Pardys may be sheepish about it, but when he gives in to his superstitious impulses he is acting on common psychological tendencies that are shared by a lot of other intelligent, emotionally stable adults. Indeed, the intuitive thinking that prompts many superstitious behaviors may actually carry an evolutionary advantage. “You would never want to undo the processes that give rise to superstitious thinking,” says Jane Risen, an associate professor of behavioral science at the University of Chicago Booth School of Business who studies judgment and intuitive belief formation.
Those processes, Risen says, involve what’s known as “System 1 thinking,” from the dual process model of thinking as developed and popularized by psychologist Daniel Kahneman. In that model System 1 offers quick, intuitive answers to judgment problems that are sometimes essential for survival, and System 2 analyzes and may correct what System 1 proposes. While an otherwise rational person’s embrace of superstition might seem like a failure of System 2, Risen suggests in her work that people like Pardys “recognize that their belief is irrational, but choose to acquiesce to a powerful intuition.” To put it another way, System 2 does its job and points out that wearing a certain sweatshirt cannot possibly affect the play on the field, and the fan simply rejects it.
The length of the Cubs’ ordeal—more than a century—and the number of people who have shared the pain are also factors in fans’ propensity for superstitious rituals. “The intuitive properties of a long-held superstition are likely to be much stronger,” Risen says. “And the fact that other people believe it means that it’s entertained as a possibility. With the Cubs, you pay attention to this lore because everybody else is paying attention to it.”
And because, well, there has to be a reason the Cubs have not won the World Series since 1908—doesn’t there? Research shows that in our desire to understand why things happen and to deal with the uncertainties of life, people often resort to what is called causal reasoning, which can lead us to see patterns and connections that don’t exist. If, for example, the Cubs had won the 1946 World Series (or any World Series in the 1950s or 1960s), the Curse of the Billy Goat would be long forgotten. But they didn’t—and though there are thousands of baseball-related reasons for the drought, evoking the curse is, in its way, the most appealing. Chicago native and lifelong Cubs fan Darian Martyniuk, 49, who has his own elaborate set of game-day rituals, understands the simple pull of superstition. “It’s very tempting and it’s very comforting,” he says, “in the same way that I suppose religious faith is comforting to a lot of people.”
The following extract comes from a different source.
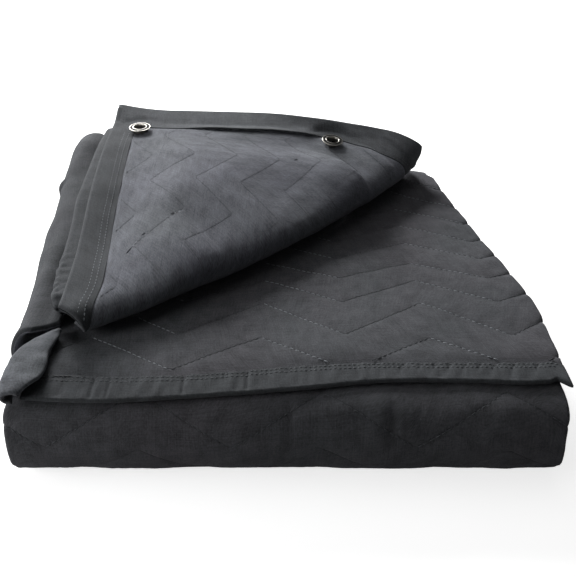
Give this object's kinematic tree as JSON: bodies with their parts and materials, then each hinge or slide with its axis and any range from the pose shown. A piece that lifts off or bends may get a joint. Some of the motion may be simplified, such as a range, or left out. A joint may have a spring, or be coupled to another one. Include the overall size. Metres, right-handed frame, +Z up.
{
  "type": "sound dampening blanket",
  "caption": "Thick quilted sound dampening blanket with bound edges and metal eyelets, folded into a flat stack, its upper corner turned back to show the lighter reverse.",
  "frame": {"origin": "on the floor, under the middle of the folded blanket", "axes": "+X to the right along the front fold, +Y towards the back edge with the eyelets, +Z up"},
  "size_m": [0.6401, 0.5859, 0.2118],
  "materials": {
    "dark_cloth": "matte woven, charcoal",
    "light_cloth": "matte woven, slate grey",
    "binding": "matte webbing, dark grey",
    "nickel": "nickel plate, slightly worn"
  },
  "bodies": {
    "root": {"quilted_stack": "dark_cloth", "draped_ply": "dark_cloth", "turned_corner": "light_cloth", "corner_tab": "light_cloth", "grommet_strip": "binding", "side_binding": "binding", "under_fold": "binding", "front_binding": "binding", "grommet_1": "nickel", "grommet_2": "nickel"}
  },
  "joints": []
}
Along with the anxiety relief that can come from superstitious behaviors, another psychological tendency at work in Wrigley Field is confirmation bias. “The way we think about things,” Risen says, “is we start with a hypothesis and we move forward with that. We look for confirmatory evidence. We don’t try to disconfirm.” So when Martyniuk, who says he is “slightly OCD (obsessive-compulsive disorder)” as well as superstitious, catches the same train to the game and enters through the same gate and wears the same hat and the Cubs win, it confirms his feeling that he is doing his part to help the team.
And when they lose, it is negative agency bias that often comes into play. Carey Morewedge, a social psychologist and associate professor of marketing at Boston University Questrom School of Business, has studied this common inclination and invokes another well-known championship drought to explain it. “The Red Sox had 86 years of no postseason success,” Morewedge says, “which was attributed to the 1919 trade that sent Babe Ruth to the Yankees. But when the Red Sox did win the World Series twice in a row, fans didn’t really attribute it to the players’ beards or Ted Williams’s ghost.” Instead, he says, the credit for the positive result went to the team. “But when it’s negative,” he adds, returning to the Cubs plight, “we say it was the goat.”
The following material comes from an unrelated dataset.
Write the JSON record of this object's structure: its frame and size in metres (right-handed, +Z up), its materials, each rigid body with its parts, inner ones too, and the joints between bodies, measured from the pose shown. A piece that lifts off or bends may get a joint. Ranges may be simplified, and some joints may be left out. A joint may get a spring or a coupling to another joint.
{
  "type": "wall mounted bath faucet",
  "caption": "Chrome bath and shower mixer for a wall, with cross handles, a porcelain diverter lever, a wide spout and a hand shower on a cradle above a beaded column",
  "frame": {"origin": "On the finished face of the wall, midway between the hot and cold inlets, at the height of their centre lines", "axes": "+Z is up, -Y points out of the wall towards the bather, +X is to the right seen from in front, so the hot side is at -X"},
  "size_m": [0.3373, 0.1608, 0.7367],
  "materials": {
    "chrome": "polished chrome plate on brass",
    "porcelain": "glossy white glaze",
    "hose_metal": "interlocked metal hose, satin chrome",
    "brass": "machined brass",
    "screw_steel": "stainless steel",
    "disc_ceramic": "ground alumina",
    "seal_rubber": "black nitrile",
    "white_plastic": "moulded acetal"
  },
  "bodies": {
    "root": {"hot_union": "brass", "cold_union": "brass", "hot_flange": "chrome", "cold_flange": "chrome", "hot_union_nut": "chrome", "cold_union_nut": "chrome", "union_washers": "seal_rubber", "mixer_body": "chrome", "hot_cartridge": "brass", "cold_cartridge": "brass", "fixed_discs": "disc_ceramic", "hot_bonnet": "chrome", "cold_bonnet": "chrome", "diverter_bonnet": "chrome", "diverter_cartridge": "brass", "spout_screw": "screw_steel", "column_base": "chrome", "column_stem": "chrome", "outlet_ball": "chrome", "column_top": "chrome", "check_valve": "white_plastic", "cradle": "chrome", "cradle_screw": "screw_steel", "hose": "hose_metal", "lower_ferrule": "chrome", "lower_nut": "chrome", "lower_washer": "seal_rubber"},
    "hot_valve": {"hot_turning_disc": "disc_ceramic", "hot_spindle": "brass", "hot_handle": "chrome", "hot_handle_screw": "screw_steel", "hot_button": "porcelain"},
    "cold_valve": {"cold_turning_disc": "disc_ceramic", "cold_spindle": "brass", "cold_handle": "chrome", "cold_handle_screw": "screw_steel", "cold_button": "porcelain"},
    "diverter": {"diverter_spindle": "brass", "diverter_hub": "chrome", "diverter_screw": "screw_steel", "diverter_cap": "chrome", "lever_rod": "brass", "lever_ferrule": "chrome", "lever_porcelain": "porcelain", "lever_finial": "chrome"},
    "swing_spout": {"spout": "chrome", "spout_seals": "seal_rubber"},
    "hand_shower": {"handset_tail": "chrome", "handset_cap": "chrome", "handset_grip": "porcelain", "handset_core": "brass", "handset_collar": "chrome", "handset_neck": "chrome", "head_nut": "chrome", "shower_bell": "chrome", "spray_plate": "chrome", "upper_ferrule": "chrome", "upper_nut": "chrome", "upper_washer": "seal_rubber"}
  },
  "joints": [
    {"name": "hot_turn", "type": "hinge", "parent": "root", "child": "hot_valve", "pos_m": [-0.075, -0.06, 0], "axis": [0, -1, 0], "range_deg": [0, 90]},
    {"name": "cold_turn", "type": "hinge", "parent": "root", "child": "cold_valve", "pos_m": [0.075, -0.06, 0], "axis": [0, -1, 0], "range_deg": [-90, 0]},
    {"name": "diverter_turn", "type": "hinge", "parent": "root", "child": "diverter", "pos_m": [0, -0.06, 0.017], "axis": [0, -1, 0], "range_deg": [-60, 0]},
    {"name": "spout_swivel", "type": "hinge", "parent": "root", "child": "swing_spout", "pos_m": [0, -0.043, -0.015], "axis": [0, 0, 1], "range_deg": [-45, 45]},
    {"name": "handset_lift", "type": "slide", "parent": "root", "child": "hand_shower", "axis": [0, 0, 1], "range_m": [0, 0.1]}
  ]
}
Or maybe it was the black cat—the one that walked between the Cubs dugout and the on-deck circle at Shea Stadium in September 1969, as a team with four future hall-of-famers was squandering what had been an 8.5-game lead over the Mets. Or maybe it was the hapless Steve Bartman, the ill-fated fan who snagged a foul ball during a 2003 National League Championship game against the Florida Marlins and was subsequently blamed for costing the Cubs the pennant and continuing the curse. The “Bartman ball” was eventually purchased by a Chicago restaurateur for more than $100,000 and blown up in a televised ritual.
Risen, discussing that event and the magical thinking that went into it, casually offers a new theory that could well give Michael Pardys, Darian Martyniuk and lots of other Cubs fans something brand-new to worry about as the Cubs head to the National League Championship series after beating the San Francisco Giants in the division series.
“If you think of this ball as the bad thing that happened, then yeah, there’s something very metaphoric about blowing it up,” she says. “But there’s a version where blowing it up puts it out in the world, and what you should have done instead was bury it.”